While trading, it is so easy to lose your mind, control, and discipline because we are all emotional creatures. The best traders don't sweat over wins or losses big or small. They trade as mechanically as possible because they earned that right. To earn it, they learned how to deal with their emotions. It takes a long time. A trading mentor not only shortens this time but also offers something that perhaps can be even more important to you, accountability.

Accountability is having someone on your side watching over your shoulders and your moves. Knowing that someone will be seeing your results at the end of the day/week/month can drastically increase your trading discipline, because you know someone might yell at you if you don't respect your trading rules like your stops. Think about all the yelling your teachers and parents did to you. Eventually, you get it. The point is to get it faster and properly.

Ultimately, you are responsible for your trading results regardless of what your mentor tells you to do. You push the buttons, you make the calls. A trading mentor should not be blamed for your losses as long as your goals are aligned with theirs.

How to find a trading mentor


Many people think that mentors are scammers. Most of them really are! Their goals are not aligned with yours at all.

Here are some ways to spot a bad mentor.

  1. They will give you trading calls. That's not mentorship, that's a trading call service.

  2. They make promises. True experts know that profits are never guaranteed.

  3. They won't show their own results. I am not talking about financial results, but they don't disclose their trading strategy, sample real trade statements or even metrics.

  4. They try to push their way, their style, their personality into your trading routine. Every one is different. Some people are aggressive, some are conservative for example.


Here are some ways to spot a good trading mentor

Finding a mentor can very challenging because most of us assume that no one in the right mind would stop their profitable trading business to help someone they don`t know. Mentors have many reasons to help someone.

  1. They could be bored. Trading can be boring after a while.

  2. They want to genuinely help the community grow.

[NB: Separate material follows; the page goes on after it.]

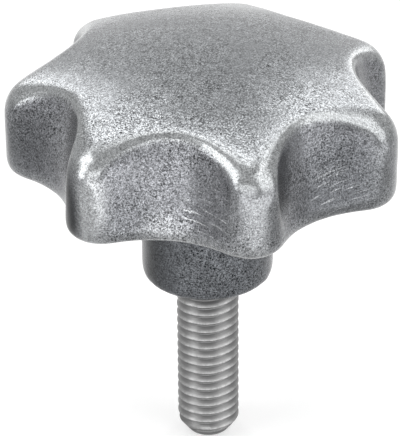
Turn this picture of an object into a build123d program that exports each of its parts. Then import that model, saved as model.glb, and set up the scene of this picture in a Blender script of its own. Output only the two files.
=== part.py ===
from build123d import *

import os
from math import cos, degrees, pi, radians, sin, sqrt, tan

# Star knob with seven lobes and a threaded stud. All sizes are in millimetres.
#
# The star head is one investment casting: a star under a low domed crown, its edges rolled over,
# cored out from below so that crown and lobes are walls, with a hub standing down in the middle.
# A steel stud is screwed into the blind hole in the hub and stands out below the hub's face.
#
# Frame: the origin is the centre of the hub's seating face, where the stud leaves it.
# +Z runs up the stud's axis to the crown, the stud points down, and one lobe lies along +X.

# Star, seen from above
KNOB_DIAMETER = 50.0  # across the noses of the lobes
LOBE_COUNT = 7
SCALLOP_DEPTH = 4.5  # how far the finger scallops reach in from the noses
LOBE_ROUNDING = 4.5  # noses of the lobes, and the edges between walls and crown

# Star, seen from the side
RIM_HEIGHT = 15.1  # lower rim of the star, above the seating face
CROWN_RISE = 16.7  # top of the crown, above the rim
CROWN_RADIUS = 57.5  # spherical crown
RIM_CHAMFER = 0.9  # outer edge of the lower rim

# Hollow underside
WALL_THICKNESS = 3.2  # at the scallops
CROWN_THICKNESS = 4.0
CORE_NOSE_RADIUS = 2.2  # corners of the hollow, in the lobes

# Hub
HUB_DIAMETER = 16.8
HUB_EDGE_CHAMFER = 0.4

# Stud, and the hole that it is screwed into
STUD_DIAMETER = 8.0  # over the thread
STUD_PROJECTION = 23.7  # below the seating face
STUD_ENGAGEMENT = 13.0  # inside the hub
STUD_POINT_DIAMETER = 5.4  # flat of the free end
STUD_POINT_LENGTH = 1.75  # taper of the free end
STUD_TAP_CHAMFER = 1.0  # at the screwed-in end
NECK_DIAMETER = 6.2  # relief between the two threads, inside the mouth of the hole
NECK_LENGTH = 2.0
THREAD_CLEARANCE = 0.03  # radial, between the stud and its hole
END_CLEARANCE = 1.5  # beyond the stud's inner end
DRILL_POINT_ANGLE = 118.0  # degrees, bottom of the hole
COUNTERSINK_DEPTH = 0.5

CROWN_TOP = RIM_HEIGHT + CROWN_RISE
LOBE_PITCH = 2 * pi / LOBE_COUNT


def scallop_circle():
    """Centre and radius of the circle that cuts the scallop beside the lobe on +X.

    It touches the nose arcs on both sides of it and reaches in to the scallop's depth.
    """
    nose = KNOB_DIAMETER / 2 - LOBE_ROUNDING
    valley = KNOB_DIAMETER / 2 - SCALLOP_DEPTH
    reach = nose * cos(LOBE_PITCH / 2)
    gap = valley**2 + nose**2 - LOBE_ROUNDING**2 - 2 * reach * valley
    radius = gap / (2 * (LOBE_ROUNDING + reach - valley))
    direction = Vector(cos(LOBE_PITCH / 2), sin(LOBE_PITCH / 2))
    return direction * (valley + radius), radius


def sharp_star(inset):
    """Star outline moved in by the inset, with its lobes still pointed, as one face."""
    centre, radius = scallop_circle()
    radius += inset
    tip = Vector(centre.X - sqrt(radius**2 - centre.Y**2), 0)
    valley = centre - centre.normalized() * radius
    scallop = ThreePointArc(tip, valley, tip.rotate(Axis.Z, degrees(LOBE_PITCH)))
    turns = [degrees(LOBE_PITCH) * index for index in range(LOBE_COUNT)]
    return Face(Wire([scallop.rotate(Axis.Z, turn) for turn in turns]))


def crown_ball(drop):
    """Ball whose top is the crown, or runs a drop below it. Its poles lie sideways."""
    return Pos(0, 0, CROWN_TOP - CROWN_RADIUS) * Rot(0, 90, 0) * Sphere(CROWN_RADIUS - drop)


def star_body():
    """Solid star with its lobes and upper edges rounded to one radius, chamfered at the rim.

    It is built pointed and too small by that radius, starting below the rim, under a crown that
    is as much too low, then grown by it and cut off at the rim.
    """
    start = RIM_HEIGHT - 2 * LOBE_ROUNDING
    prism = extrude(sharp_star(LOBE_ROUNDING), amount=CROWN_TOP - start)
    small = (Pos(0, 0, start) * prism & crown_ball(LOBE_ROUNDING)).solid()
    star = offset(small, amount=LOBE_ROUNDING, kind=Kind.ARC).solid()
    star = split(star, bisect_by=Plane.XY.offset(RIM_HEIGHT), keep=Keep.TOP).solid()
    return star.chamfer(RIM_CHAMFER, None, star.faces().sort_by(Axis.Z)[0].edges())


def hollow():
    """What the core leaves: a star with rounded corners under a roof concentric with the crown.

    Its outline is also drawn pointed and too small by its corner radius, then grown by it.
    """
    outline = sharp_star(WALL_THICKNESS + CORE_NOSE_RADIUS)
    outline = offset(outline, amount=CORE_NOSE_RADIUS, kind=Kind.ARC).face()
    prism = Pos(0, 0, RIM_HEIGHT) * extrude(outline, amount=CROWN_RISE)
    return (prism & crown_ball(CROWN_THICKNESS)).solid()


def hub():
    """Hub with a chamfered seating edge, from the seating face up into the crown's wall."""
    height = CROWN_TOP - CROWN_THICKNESS / 2
    cylinder = Pos(0, 0, height / 2) * Cylinder(HUB_DIAMETER / 2, height)
    edge = cylinder.edges().sort_by(Axis.Z)[0]
    return cylinder.solid().chamfer(HUB_EDGE_CHAMFER, None, [edge])


def stud_hole():
    """Blind hole over its thread, with a countersunk mouth and the point that the drill leaves."""
    radius = STUD_DIAMETER / 2 + THREAD_CLEARANCE
    depth = STUD_ENGAGEMENT + END_CLEARANCE
    point = radius / tan(radians(DRILL_POINT_ANGLE / 2))
    outline = Polyline(
        (0, 0, 0),
        (radius + COUNTERSINK_DEPTH, 0, 0),
        (radius, 0, COUNTERSINK_DEPTH),
        (radius, 0, depth),
        (0, 0, depth + point),
        close=True,
    )
    return revolve(Face(Wire(outline.edges())), Axis.Z)


def star_head():
    """The casting: star shell and hub in one, with the hole for the stud."""
    return (star_body() - hollow() + hub() - stud_hole()).solid()


def threaded_stud():
    """Stud over its thread: tapered free end, neck in the mouth of the hole, screwed-in end."""
    radius = STUD_DIAMETER / 2
    neck = NECK_DIAMETER / 2
    outline = Polyline(
        (0, 0, -STUD_PROJECTION),
        (STUD_POINT_DIAMETER / 2, 0, -STUD_PROJECTION),
        (radius, 0, STUD_POINT_LENGTH - STUD_PROJECTION),
        (radius, 0, 0),
        (neck, 0, 0),
        (neck, 0, NECK_LENGTH),
        (radius, 0, NECK_LENGTH),
        (radius, 0, STUD_ENGAGEMENT - STUD_TAP_CHAMFER),
        (radius - STUD_TAP_CHAMFER, 0, STUD_ENGAGEMENT),
        (0, 0, STUD_ENGAGEMENT),
        close=True,
    )
    return revolve(Face(Wire(outline.edges())), Axis.Z).solid()


os.makedirs("parts", exist_ok=True)
export_step(star_head(), "parts/star_head.step")
export_step(threaded_stud(), "parts/threaded_stud.step")
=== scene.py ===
"""Star knob with a threaded stud, dressed for rendering.

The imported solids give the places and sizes. This script lays a tumbled cast-steel head and a
rolled M8 stud over them, and sets the studio and the camera. The head's scallops lean in, to as
much as 1.5 mm behind the solid's, and the stud's thread is cut into what is a plain cylinder in
the solids. Lengths are in metres unless a name ends in _mm.
"""

import logging
from dataclasses import dataclass, field
from enum import Enum
from math import cos, pi, radians, sin, tan

import bpy
from mathutils import Matrix, Vector

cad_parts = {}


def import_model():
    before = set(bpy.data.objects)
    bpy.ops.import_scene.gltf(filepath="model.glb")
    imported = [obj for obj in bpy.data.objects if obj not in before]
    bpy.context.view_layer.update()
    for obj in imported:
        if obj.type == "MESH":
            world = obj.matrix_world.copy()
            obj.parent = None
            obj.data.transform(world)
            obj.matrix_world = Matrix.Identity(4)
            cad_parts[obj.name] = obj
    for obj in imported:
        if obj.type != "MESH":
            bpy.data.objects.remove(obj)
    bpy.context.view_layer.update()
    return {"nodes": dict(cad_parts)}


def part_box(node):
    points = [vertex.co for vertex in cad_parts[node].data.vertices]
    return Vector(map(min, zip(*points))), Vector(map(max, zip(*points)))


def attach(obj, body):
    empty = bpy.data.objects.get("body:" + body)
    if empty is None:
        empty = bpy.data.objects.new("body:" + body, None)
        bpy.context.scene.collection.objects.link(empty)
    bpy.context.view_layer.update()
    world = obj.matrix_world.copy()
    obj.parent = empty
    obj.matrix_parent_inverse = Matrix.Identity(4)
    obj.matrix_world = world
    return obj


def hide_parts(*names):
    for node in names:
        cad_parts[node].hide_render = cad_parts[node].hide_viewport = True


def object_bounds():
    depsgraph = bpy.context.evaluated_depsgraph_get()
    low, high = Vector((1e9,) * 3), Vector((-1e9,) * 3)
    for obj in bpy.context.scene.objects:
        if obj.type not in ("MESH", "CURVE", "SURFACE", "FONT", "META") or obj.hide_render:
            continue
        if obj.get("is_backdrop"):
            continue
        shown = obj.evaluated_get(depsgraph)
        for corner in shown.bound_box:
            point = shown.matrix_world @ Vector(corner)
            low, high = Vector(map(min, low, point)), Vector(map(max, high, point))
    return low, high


MM = 0.001
RIM_HEIGHT_MM = 15.1  # lower rim of the star, above the hub's seating face
MERGE_MM = 0.001  # vertices nearer to each other than this are one
LOG = logging.getLogger("star_knob")


class Solver(Enum):
    """Boolean solvers that a cut may use."""

    EXACT = "EXACT"


class Lamp(Enum):
    """Shapes of an area lamp."""

    RECTANGLE = "RECTANGLE"


def linear(colour: str) -> tuple[float, float, float, float]:
    """Turn an sRGB hex colour into the linear colour that sockets take.

    Args:
        colour: six hex digits after a hash, such as "#808080".

    Returns:
        Red, green, blue and an alpha of one.
    """
    channels = [int(colour[start:start + 2], 16) / 255 for start in (1, 3, 5)]
    values = [c / 12.92 if c <= 0.04045 else ((c + 0.055) / 1.055) ** 2.4 for c in channels]
    return values[0], values[1], values[2], 1.0


def per_mm(size_mm: float) -> float:
    """Texture scale, on Object coordinates, whose features measure about size_mm."""
    return 1 / (size_mm * MM)


def add_node(
    tree: bpy.types.NodeTree, kind: str, inputs: dict | None = None, **settings
) -> bpy.types.Node:
    """Add one node with its settings, and set or link its inputs.

    Args:
        tree: node tree that gets the node.
        kind: node type, such as "ShaderNodeTexNoise".
        inputs: input names or numbers, each with a value or the output socket that feeds it.
        **settings: properties of the node itself.

    Returns:
        The new node.
    """
    node = tree.nodes.new(kind)
    for name, value in settings.items():
        setattr(node, name, value)
    for key, value in (inputs or {}).items():
        if isinstance(value, bpy.types.NodeSocket):
            tree.links.new(value, node.inputs[key])
        else:
            node.inputs[key].default_value = value
    return node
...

  3. They want a challenge. Coaching someone to success is not easy, traders love challenges.

  4. They feel better. Pushing buttons all day can make you feel purposeless.

  5. Helping someone might be their next step in their evolutionary self.

  6. They charge for it. Charging can be beneficial to both sides because mentors can enjoy the extra income while mentorees become more diligent and take mentorship more seriously.


Trading mentors don't have to be profitable or active in the markets, but they must have a successful track record of many years in order to mentor someone. Experienced traders have been through many ups and downs, overcoming many market types, strategy adaptations, and emotional swings. These lessons are very important to anyone that wants to succeed whether in trading or life.

I found my mentor on a trading forum back in 2006. It made a huge difference. There were countless pieces of advice that shortened my learning curve dramatically. Over the years, I've mentored almost 100 traders. Mentorship is not the only and ultimate thing that will make you profitable, but it is one of the main pillars to success.